Kelly told us later that LeMay was enthusiastic about using the Blackbird as an interceptor but resisted the idea of using it as a bomber. The B-70 was still very much on his mind. “Johnson, I want a promise out of you that you won’t lobby any more against the B-70.” Kelly agreed—a promise he would deeply regret in the years ahead. “We’ll buy your interceptors. I don’t have a number yet but I’ll get back to you soon.”
Kelly asked, “What about the reconnaissance aircraft we built for the agency? Can’t the Air Force use any?” LeMay looked dismayed. “You mean, we haven’t ordered any?” He wrote a note to himself and promised Kelly he would forward an Air Force contract for the two-seater version of the spy plane within a few weeks.
The very next day, Kelly was tipped off by a colonel on LeMay’s staff that on the trip back to Washington aboard his jet, LeMay revised his thinking rather sharply and ordered his staff to develop a proposal for building ten Blackbird interceptors and ten tactical bombers a month!
For once, Kelly was speechless. “If this really comes to pass,” he told me, “our whole concept of operation will have to change. This would be such a staggering operation, when you consider it means building one airplane every other working day, that I doubt we could do it successfully using our Lockheed facilities here in Southern California. I could be wrong, but let’s do a study and see precisely what it would take.”
The size of LeMay’s shopping list reinforced our feeling that the administration was quietly and quickly gearing up for a major military showdown with the Russians. That conviction grew a few weeks later when Secretary McNamara himself arrived at our doorstep under a tight lid of secrecy, to be briefed by Kelly, review our management methods on the project, and see the Blackbird for himself. He brought with him all his top people: Secretary of the Air Force Joseph Charyk, Assistant Defense Secretary Roswell Gilpatric, and the Air Force’s future secretary, Harold Brown. Kelly briefed, while McNamara took copious notes and asked several questions about the airplane’s unique navigational system. It was the first astro-navigational system that actually used a small computer-driven telescope to find approximately sixty stars in its database. The telescope looked through a small window toward the rear of the airplane and was extremely accurate and reliable locking onto stars. It was so sensitive that it once locked onto a rivet hole in the hangar roof when the system was accidentally turned on during airplane servicing.
McNamara wanted to know all about it. “This is the most accurate navigational system we can devise,” Kelly said. “Remember, we are traveling at twice the speed of a sixteen-inch shell, and we don’t turn on a dime. A tight turn takes between sixty and a hundred nautical miles, and if a pilot gets a little sloppy he could start a turn over Atlanta and end up over Chattanooga.”
Several of us escorted the official party during the inspection tour of the Blackbird inside the giant assembly building. One of the generals on the secretary’s staff took me aside. “Mr. Rich,” he said, “I don’t understand why you’re building those large spikes to block air coming into the inlet. What is the principle here? It seems to me you’d want the air unimpeded.” I couldn’t believe that an Air Force general would ask such a naive question. I said, “General, the object is to build up pressure at high altitudes. Did you ever try to squirt water from a hose by placing your thumb over the opening?” His nod showed a glimmer of understanding.
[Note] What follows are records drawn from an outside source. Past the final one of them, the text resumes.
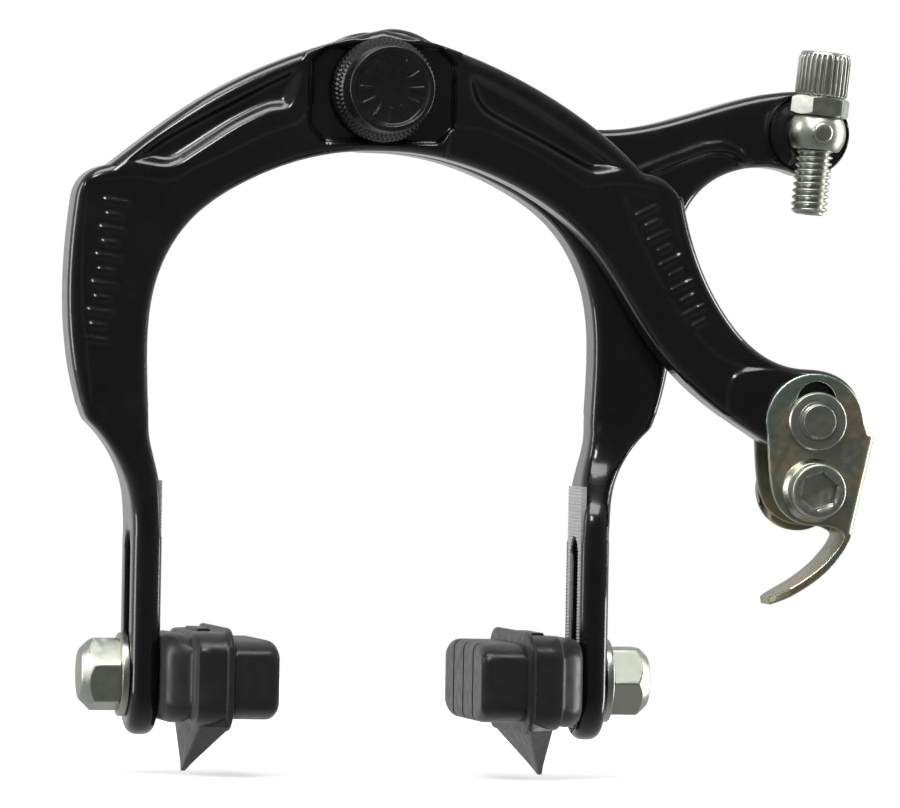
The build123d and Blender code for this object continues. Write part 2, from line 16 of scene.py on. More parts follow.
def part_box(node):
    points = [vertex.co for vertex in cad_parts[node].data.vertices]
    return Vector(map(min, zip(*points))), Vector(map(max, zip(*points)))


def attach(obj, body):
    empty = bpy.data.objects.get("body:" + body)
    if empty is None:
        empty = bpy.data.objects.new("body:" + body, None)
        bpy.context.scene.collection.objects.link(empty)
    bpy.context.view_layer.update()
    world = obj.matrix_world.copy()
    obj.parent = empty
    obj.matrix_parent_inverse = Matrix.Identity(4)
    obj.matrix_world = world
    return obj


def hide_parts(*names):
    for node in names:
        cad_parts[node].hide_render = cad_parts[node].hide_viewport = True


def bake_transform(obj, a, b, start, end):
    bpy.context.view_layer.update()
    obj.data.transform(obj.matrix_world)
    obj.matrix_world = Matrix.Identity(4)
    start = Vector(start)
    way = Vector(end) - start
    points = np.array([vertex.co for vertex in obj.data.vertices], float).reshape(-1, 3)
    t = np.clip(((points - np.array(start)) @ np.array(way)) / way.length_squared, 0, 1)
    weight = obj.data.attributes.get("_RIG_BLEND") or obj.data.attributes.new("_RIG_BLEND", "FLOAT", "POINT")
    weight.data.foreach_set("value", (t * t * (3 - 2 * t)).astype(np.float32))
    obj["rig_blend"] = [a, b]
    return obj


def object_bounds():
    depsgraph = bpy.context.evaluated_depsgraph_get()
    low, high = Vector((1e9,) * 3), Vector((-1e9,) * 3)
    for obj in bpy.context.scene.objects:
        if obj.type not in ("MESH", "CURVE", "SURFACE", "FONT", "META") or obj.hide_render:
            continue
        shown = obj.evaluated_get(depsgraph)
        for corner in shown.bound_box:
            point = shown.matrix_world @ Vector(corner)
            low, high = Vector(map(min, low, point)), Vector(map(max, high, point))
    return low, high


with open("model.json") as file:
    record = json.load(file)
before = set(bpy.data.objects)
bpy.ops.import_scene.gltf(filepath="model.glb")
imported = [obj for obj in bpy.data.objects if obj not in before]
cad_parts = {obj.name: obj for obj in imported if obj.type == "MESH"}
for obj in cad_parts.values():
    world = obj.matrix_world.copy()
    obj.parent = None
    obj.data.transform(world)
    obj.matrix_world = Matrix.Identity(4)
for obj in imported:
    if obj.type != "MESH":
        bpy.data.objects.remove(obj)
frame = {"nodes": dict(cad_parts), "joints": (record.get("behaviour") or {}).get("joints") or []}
cad_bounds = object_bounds()

MM = 0.001
FRONT, BACK = (0, -1, 0), (0, 1, 0)
RIGHT = (1, 0, 0)
ORIGIN = (0, 0, 0)


def box(node):
    """Lowest and highest corner of a CAD node, in millimetres."""
    low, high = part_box(node)
    return np.array(low) / MM, np.array(high) / MM


def middle(node):
    low, high = box(node)
    return (low + high) / 2


def span(node, way=1):
    """A node's lowest and highest value along X, Y or Z, as way is 0, 1 or 2."""
    low, high = box(node)
    return low[way], high[way]


def joint(name):
    return next(j for j in frame["joints"] if j["name"] == name)


def word(side):
    return "left" if side < 0 else "right"


# -------------------- camera, light and floor
TENT = [(0.0, 0.14), (0.08, 0.18), (0.26, 0.33), (0.5, 0.48), (1.0, 0.62)]  # brightness, front to back
LAMPS = [  # name, place and size in metres, watts
    ("top", (-0.05, -0.22, 0.55), (0.55, 0.3), 3.2),
    ("left_side", (-0.68, 0.06, 0.10), (0.25, 0.6), 2.6),
    ("right_side", (0.68, 0.06, 0.0), (0.2, 0.8), 4.5),
    ("high_front", (-0.30, -0.62, 0.50), (0.24, 0.24), 3.0),
]
FLOOR_HALF, FLOOR_THICK, FLOOR_GAP = 0.42, 0.01, 0.0004  # metres
FLOOR_GLOW = 0.62


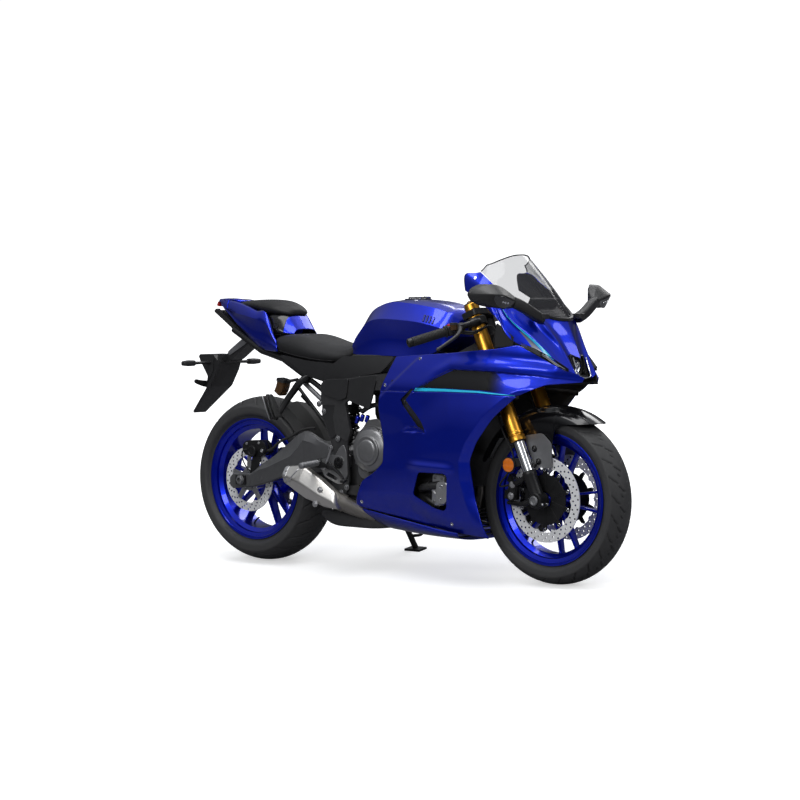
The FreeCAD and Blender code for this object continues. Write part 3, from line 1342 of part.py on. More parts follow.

By the time McNamara and his party boarded their jet for a red-eye flight back to Washington, Kelly was practically dancing a polka. The briefing could not have gone better. We expected purchase orders to follow. And we weren’t disappointed. As an immediate follow-up, Lew Meyer, the Air Force assistant secretary for finance, flew out the following week and informed us that we would probably get orders for ten Blackbird reconnaissance aircraft for the Air Force, in addition to the ten we were building for the CIA. They wanted a larger two-seater version, with a pilot up front and a navigator-electronics specialist called the Reconnaissance Systems Officer in a separate rear cockpit, working the routing, as well as operating all the special avionics for capturing enemy radar frequencies and electronic intercepts. We would also be receiving a contract for ten fighter-interceptor versions of the Blackbird and twenty-five tactical bombers. These orders would be worth hundreds of millions of dollars and seemed to defy the longtime Pentagon quasi-socialistic policy of never putting all their purchases in one manufacturer’s shopping cart.